PROBLEM TO SOLVE: Among the entries below, one stretch runs from the line that contains "Keep writing the Blender" through the line that contains "return found". Repeat that stretch exactly, ends included, and only that.

STORED ROWS:
:::
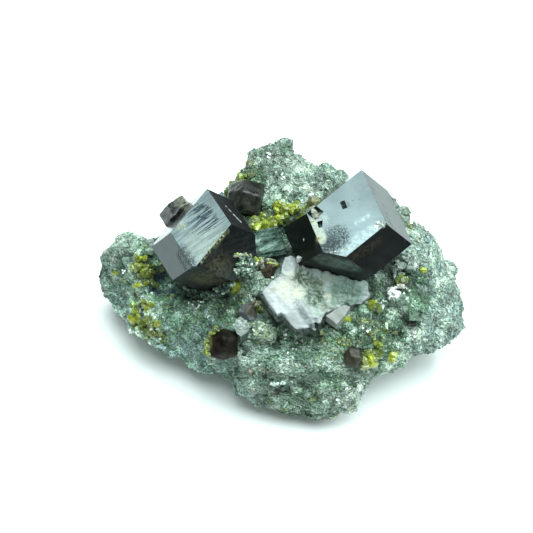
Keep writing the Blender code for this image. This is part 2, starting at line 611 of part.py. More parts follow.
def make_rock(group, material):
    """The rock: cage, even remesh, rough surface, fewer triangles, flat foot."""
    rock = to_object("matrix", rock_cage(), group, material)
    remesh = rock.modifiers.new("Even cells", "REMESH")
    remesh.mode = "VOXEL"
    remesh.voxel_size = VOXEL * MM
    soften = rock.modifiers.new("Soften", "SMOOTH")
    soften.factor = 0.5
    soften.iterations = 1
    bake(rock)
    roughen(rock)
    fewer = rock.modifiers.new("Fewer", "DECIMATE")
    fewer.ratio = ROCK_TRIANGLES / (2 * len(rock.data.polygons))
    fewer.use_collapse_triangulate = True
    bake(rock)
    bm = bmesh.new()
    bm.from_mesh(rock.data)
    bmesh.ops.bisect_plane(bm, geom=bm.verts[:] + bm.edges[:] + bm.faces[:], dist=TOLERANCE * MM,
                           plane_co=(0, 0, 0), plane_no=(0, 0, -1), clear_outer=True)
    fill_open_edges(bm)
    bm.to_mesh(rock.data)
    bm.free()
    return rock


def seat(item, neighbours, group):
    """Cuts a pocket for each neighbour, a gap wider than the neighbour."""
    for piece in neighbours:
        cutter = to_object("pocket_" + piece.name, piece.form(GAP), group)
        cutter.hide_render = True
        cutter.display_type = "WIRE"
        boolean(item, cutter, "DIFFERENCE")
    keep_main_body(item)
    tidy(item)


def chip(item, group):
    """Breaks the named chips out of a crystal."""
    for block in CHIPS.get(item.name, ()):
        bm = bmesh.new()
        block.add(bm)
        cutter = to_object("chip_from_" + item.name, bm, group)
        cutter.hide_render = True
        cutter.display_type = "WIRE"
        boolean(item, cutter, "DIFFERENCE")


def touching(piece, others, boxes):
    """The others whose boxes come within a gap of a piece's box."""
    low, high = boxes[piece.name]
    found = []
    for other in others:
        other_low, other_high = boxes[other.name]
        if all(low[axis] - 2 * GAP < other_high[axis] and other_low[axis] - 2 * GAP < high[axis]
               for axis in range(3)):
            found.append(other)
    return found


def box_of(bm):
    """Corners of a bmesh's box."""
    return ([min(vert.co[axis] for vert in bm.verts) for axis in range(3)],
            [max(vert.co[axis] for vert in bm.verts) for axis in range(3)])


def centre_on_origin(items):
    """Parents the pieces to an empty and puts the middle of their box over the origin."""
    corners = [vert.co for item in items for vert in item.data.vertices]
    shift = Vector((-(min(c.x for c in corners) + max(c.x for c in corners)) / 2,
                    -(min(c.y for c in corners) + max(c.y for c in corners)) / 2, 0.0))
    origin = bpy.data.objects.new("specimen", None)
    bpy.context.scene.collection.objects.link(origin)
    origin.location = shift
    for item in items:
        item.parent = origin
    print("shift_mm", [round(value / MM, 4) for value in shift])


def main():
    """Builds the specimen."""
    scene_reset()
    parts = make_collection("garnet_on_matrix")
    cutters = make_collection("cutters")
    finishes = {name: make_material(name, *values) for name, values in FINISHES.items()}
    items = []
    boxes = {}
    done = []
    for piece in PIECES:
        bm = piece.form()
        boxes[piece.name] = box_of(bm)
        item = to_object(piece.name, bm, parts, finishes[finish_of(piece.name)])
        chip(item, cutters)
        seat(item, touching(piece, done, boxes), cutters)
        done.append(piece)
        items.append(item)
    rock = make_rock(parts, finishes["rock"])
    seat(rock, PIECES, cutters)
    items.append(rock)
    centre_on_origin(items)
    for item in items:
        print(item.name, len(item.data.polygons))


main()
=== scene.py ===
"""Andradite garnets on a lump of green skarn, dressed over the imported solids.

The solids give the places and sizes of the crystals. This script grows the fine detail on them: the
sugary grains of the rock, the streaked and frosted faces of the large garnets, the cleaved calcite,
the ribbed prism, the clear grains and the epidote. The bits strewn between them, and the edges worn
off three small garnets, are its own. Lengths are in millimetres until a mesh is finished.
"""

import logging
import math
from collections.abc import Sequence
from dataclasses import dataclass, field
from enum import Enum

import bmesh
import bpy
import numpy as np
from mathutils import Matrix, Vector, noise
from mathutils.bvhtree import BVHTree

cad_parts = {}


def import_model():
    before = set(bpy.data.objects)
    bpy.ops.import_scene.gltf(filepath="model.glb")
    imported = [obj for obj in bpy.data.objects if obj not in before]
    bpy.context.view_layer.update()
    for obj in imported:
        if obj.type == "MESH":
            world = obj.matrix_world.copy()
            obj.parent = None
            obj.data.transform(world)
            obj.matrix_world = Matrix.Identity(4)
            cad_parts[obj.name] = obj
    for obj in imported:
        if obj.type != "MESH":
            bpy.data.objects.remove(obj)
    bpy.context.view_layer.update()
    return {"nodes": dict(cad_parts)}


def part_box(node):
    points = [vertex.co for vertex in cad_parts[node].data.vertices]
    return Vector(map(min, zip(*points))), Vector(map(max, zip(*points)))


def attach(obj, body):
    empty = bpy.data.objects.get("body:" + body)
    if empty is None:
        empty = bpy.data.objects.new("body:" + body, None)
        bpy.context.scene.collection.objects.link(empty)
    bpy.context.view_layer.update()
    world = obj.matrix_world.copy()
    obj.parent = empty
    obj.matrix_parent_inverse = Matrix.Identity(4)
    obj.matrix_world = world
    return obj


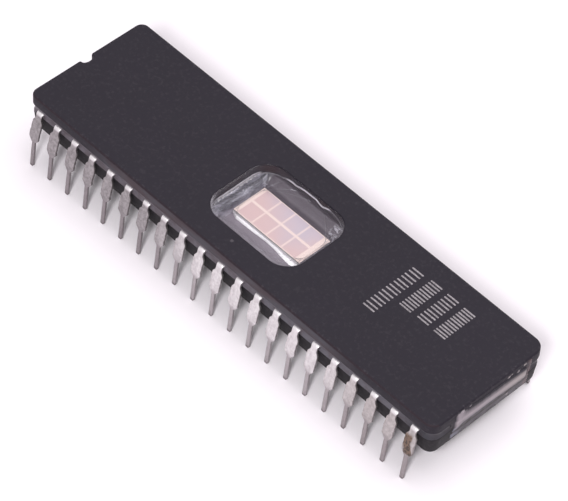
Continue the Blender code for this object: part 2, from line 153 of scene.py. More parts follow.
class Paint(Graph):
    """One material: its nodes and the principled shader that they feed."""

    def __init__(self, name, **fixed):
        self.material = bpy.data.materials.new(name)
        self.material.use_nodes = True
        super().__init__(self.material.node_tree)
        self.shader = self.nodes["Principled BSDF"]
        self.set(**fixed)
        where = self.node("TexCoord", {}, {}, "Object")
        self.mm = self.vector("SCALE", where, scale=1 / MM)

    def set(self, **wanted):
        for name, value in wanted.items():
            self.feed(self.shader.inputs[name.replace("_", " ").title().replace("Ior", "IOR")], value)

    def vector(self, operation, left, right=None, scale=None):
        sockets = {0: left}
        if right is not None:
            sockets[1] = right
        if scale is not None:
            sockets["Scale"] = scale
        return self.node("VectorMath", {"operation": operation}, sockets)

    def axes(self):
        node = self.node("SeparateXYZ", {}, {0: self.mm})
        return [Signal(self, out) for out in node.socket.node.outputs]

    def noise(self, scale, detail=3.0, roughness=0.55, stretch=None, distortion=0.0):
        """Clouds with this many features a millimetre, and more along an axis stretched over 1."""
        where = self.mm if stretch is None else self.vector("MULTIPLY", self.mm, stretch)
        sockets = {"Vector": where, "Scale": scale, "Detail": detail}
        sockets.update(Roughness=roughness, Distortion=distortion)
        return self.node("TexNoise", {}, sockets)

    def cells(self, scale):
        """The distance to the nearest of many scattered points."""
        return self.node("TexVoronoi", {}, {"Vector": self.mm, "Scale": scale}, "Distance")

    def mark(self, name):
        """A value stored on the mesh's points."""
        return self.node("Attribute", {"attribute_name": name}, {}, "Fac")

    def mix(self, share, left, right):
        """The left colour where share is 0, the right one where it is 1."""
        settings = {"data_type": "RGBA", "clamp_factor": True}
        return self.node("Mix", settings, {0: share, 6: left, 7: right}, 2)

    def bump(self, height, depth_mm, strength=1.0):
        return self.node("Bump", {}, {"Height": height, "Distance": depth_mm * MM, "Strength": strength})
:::
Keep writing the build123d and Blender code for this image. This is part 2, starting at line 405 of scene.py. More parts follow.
:::
WRITTEN SOLUTION:
Keep writing the Blender code for this image. This is part 2, starting at line 611 of part.py. More parts follow.
def make_rock(group, material):
    """The rock: cage, even remesh, rough surface, fewer triangles, flat foot."""
    rock = to_object("matrix", rock_cage(), group, material)
    remesh = rock.modifiers.new("Even cells", "REMESH")
    remesh.mode = "VOXEL"
    remesh.voxel_size = VOXEL * MM
    soften = rock.modifiers.new("Soften", "SMOOTH")
    soften.factor = 0.5
    soften.iterations = 1
    bake(rock)
    roughen(rock)
    fewer = rock.modifiers.new("Fewer", "DECIMATE")
    fewer.ratio = ROCK_TRIANGLES / (2 * len(rock.data.polygons))
    fewer.use_collapse_triangulate = True
    bake(rock)
    bm = bmesh.new()
    bm.from_mesh(rock.data)
    bmesh.ops.bisect_plane(bm, geom=bm.verts[:] + bm.edges[:] + bm.faces[:], dist=TOLERANCE * MM,
                           plane_co=(0, 0, 0), plane_no=(0, 0, -1), clear_outer=True)
    fill_open_edges(bm)
    bm.to_mesh(rock.data)
    bm.free()
    return rock


def seat(item, neighbours, group):
    """Cuts a pocket for each neighbour, a gap wider than the neighbour."""
    for piece in neighbours:
        cutter = to_object("pocket_" + piece.name, piece.form(GAP), group)
        cutter.hide_render = True
        cutter.display_type = "WIRE"
        boolean(item, cutter, "DIFFERENCE")
    keep_main_body(item)
    tidy(item)


def chip(item, group):
    """Breaks the named chips out of a crystal."""
    for block in CHIPS.get(item.name, ()):
        bm = bmesh.new()
        block.add(bm)
        cutter = to_object("chip_from_" + item.name, bm, group)
        cutter.hide_render = True
        cutter.display_type = "WIRE"
        boolean(item, cutter, "DIFFERENCE")


def touching(piece, others, boxes):
    """The others whose boxes come within a gap of a piece's box."""
    low, high = boxes[piece.name]
    found = []
    for other in others:
        other_low, other_high = boxes[other.name]
        if all(low[axis] - 2 * GAP < other_high[axis] and other_low[axis] - 2 * GAP < high[axis]
               for axis in range(3)):
            found.append(other)
    return found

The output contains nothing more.